» Objective
Write out the listing exactly as it is given.

--

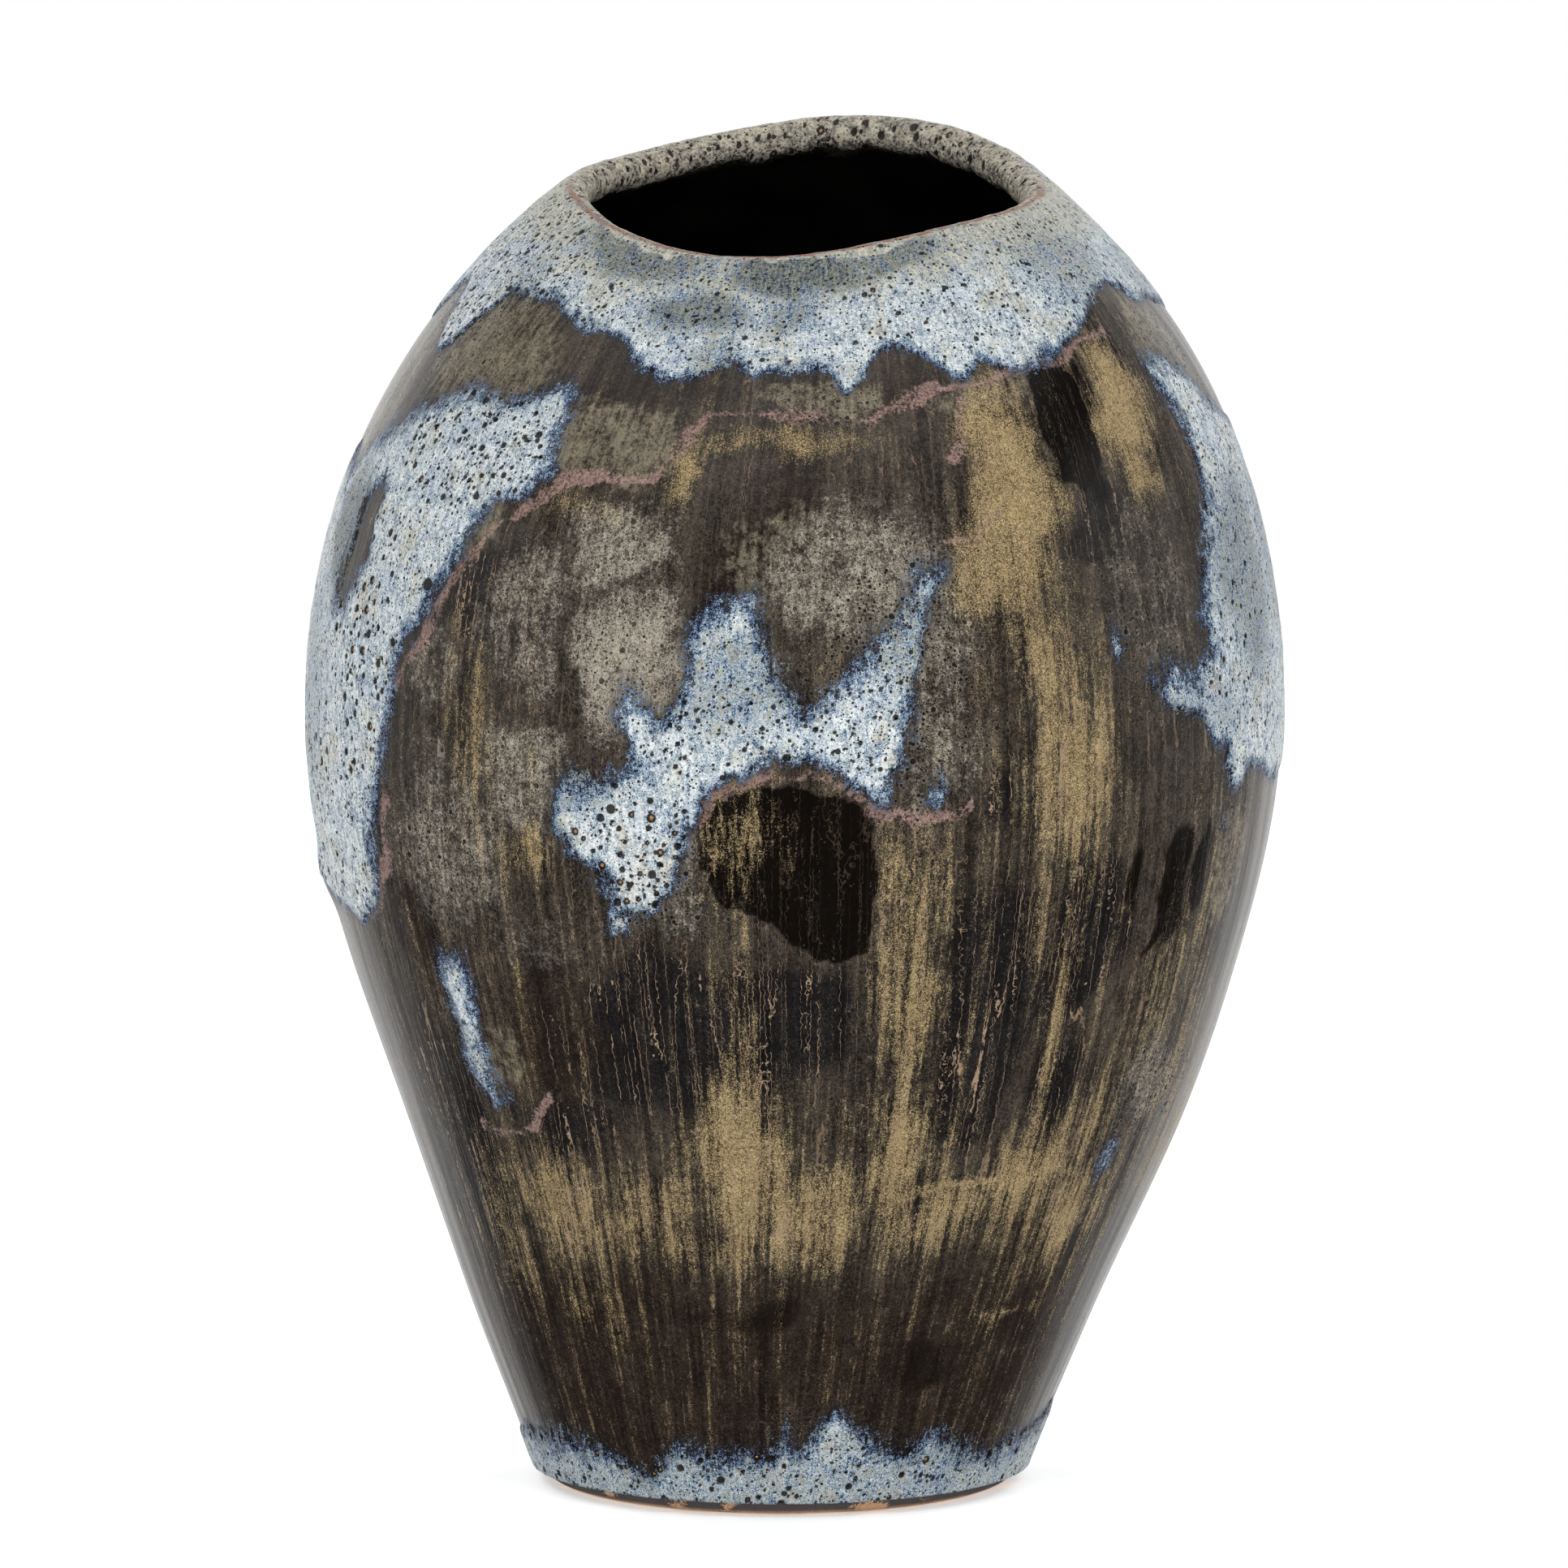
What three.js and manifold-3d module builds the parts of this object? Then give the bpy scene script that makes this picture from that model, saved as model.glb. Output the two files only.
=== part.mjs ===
// A hand-built stoneware vase: a fired clay jar with a narrow, wavy mouth, and the glaze coats that lie on it.
// Millimetres, +Z up. The origin is the middle of the foot, on the surface that the vase stands on.
// Angles are in degrees around Z: 0 is the front (-Y) and 90 is the right side (+X).
import * as THREE from 'three';
import { mergeVertices } from 'three/addons/utils/BufferGeometryUtils.js';
import Module from 'manifold-3d';

const wasm = await Module();
wasm.setup();

// ---- Driving dimensions ------------------------------------------------------------------------------------
const BELLY_RADIUS = 119.5;
const BELLY_HEIGHT = 190;
const FOOT_RADIUS = 60.5;
const FOOT_WALL_START = 4;
const LIP_RADIUS = 59.6;
const LIP_HEIGHT = 319;
const WALL_THICKNESS = 7.5;
const FLOOR_THICKNESS = 10;
const FLOOR_FLAT_RADIUS = 32;
const GLAZE_THICKNESS = 0.9;
const PALE_GLAZE_THICKNESS = 0.7;
const GAP = 0.3;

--

» Solution for this task
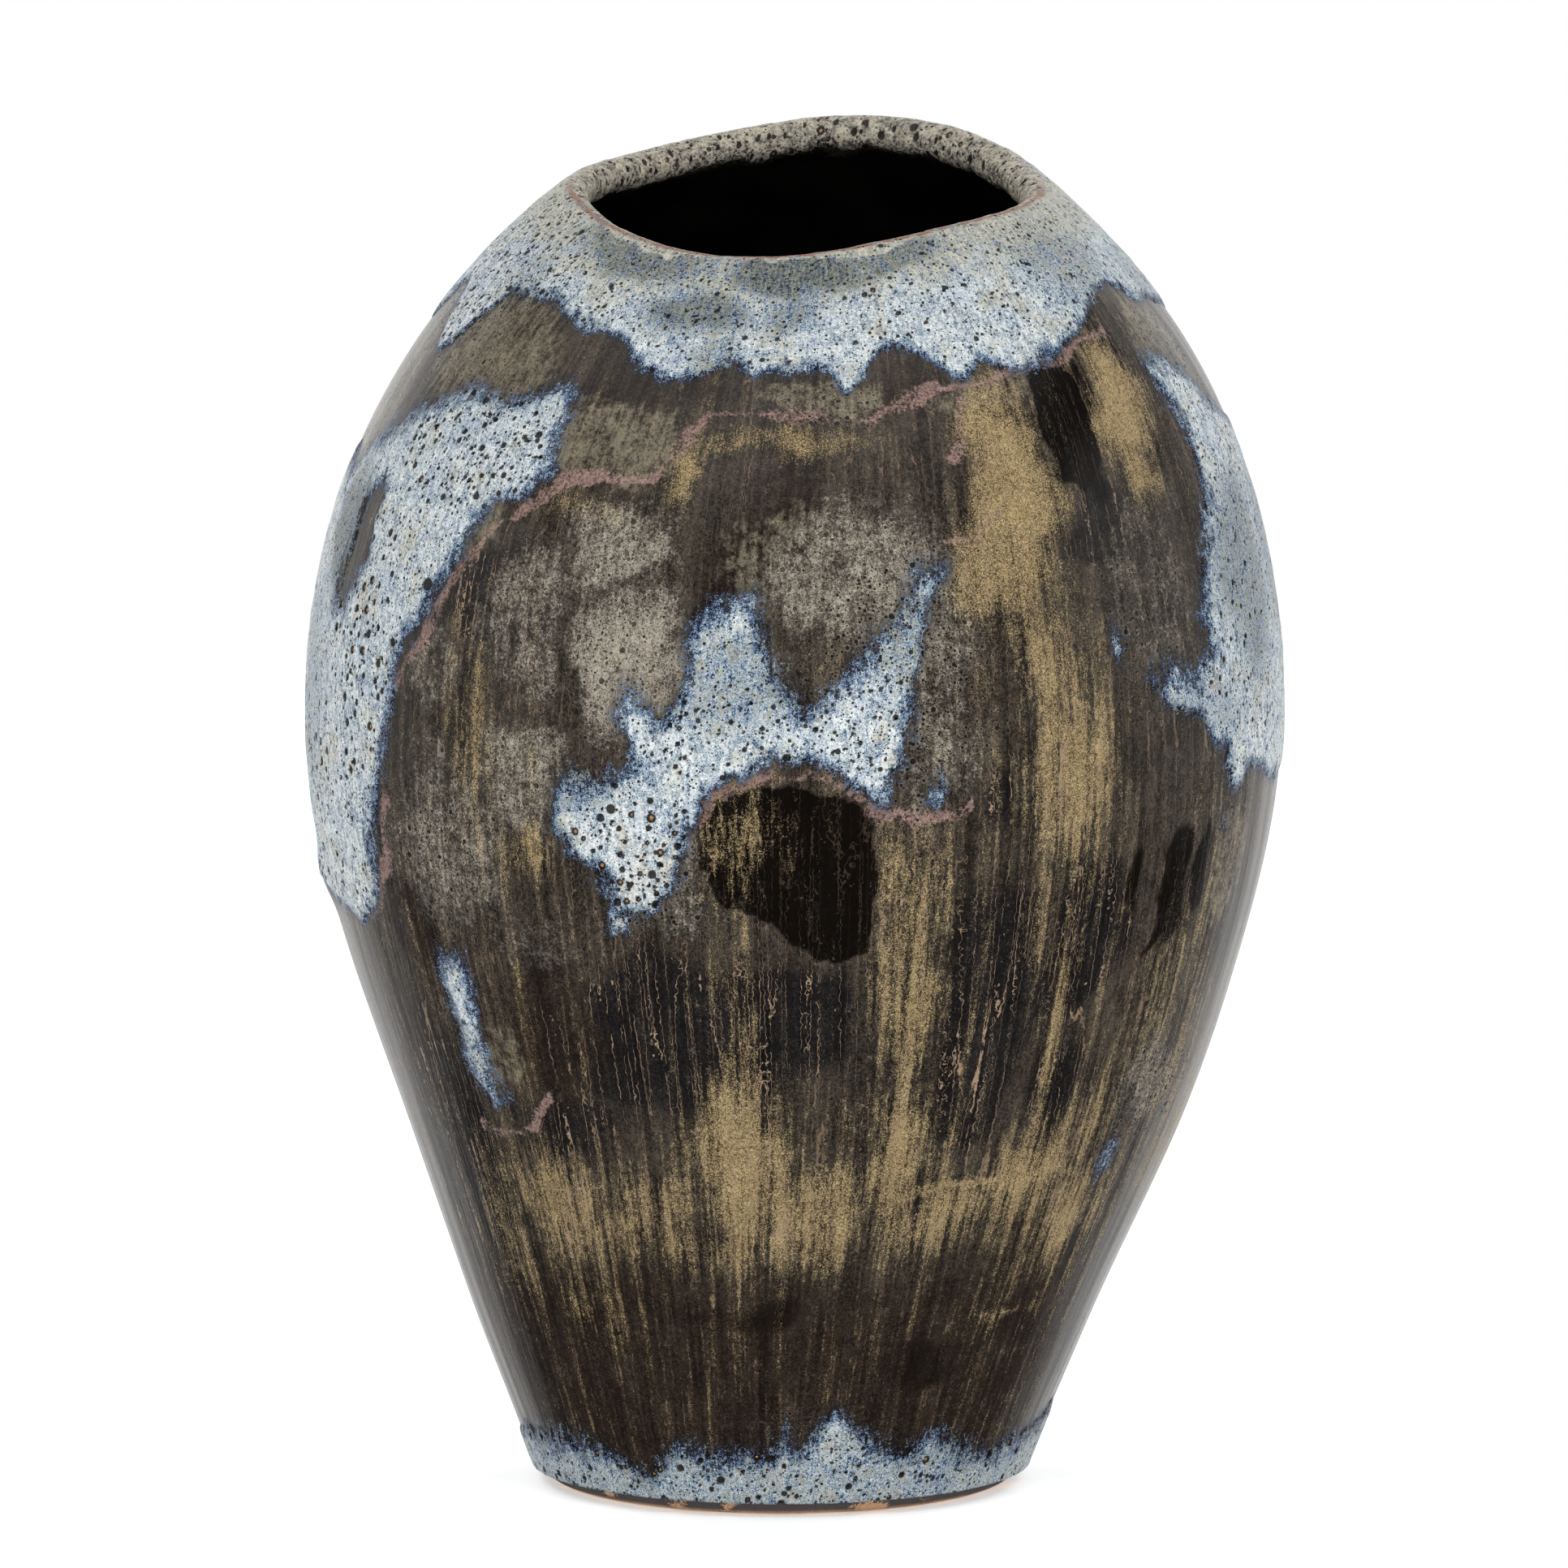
What three.js and manifold-3d module builds the parts of this object? Then give the bpy scene script that makes this picture from that model, saved as model.glb. Output the two files only.
=== part.mjs ===
// A hand-built stoneware vase: a fired clay jar with a narrow, wavy mouth, and the glaze coats that lie on it.
// Millimetres, +Z up. The origin is the middle of the foot, on the surface that the vase stands on.
// Angles are in degrees around Z: 0 is the front (-Y) and 90 is the right side (+X).
import * as THREE from 'three';
import { mergeVertices } from 'three/addons/utils/BufferGeometryUtils.js';
import Module from 'manifold-3d';

const wasm = await Module();
wasm.setup();

// ---- Driving dimensions ------------------------------------------------------------------------------------
const BELLY_RADIUS = 119.5;
const BELLY_HEIGHT = 190;
const FOOT_RADIUS = 60.5;
const FOOT_WALL_START = 4;
const LIP_RADIUS = 59.6;
const LIP_HEIGHT = 319;
const WALL_THICKNESS = 7.5;
const FLOOR_THICKNESS = 10;
const FLOOR_FLAT_RADIUS = 32;
const GLAZE_THICKNESS = 0.9;
const PALE_GLAZE_THICKNESS = 0.7;
const GAP = 0.3;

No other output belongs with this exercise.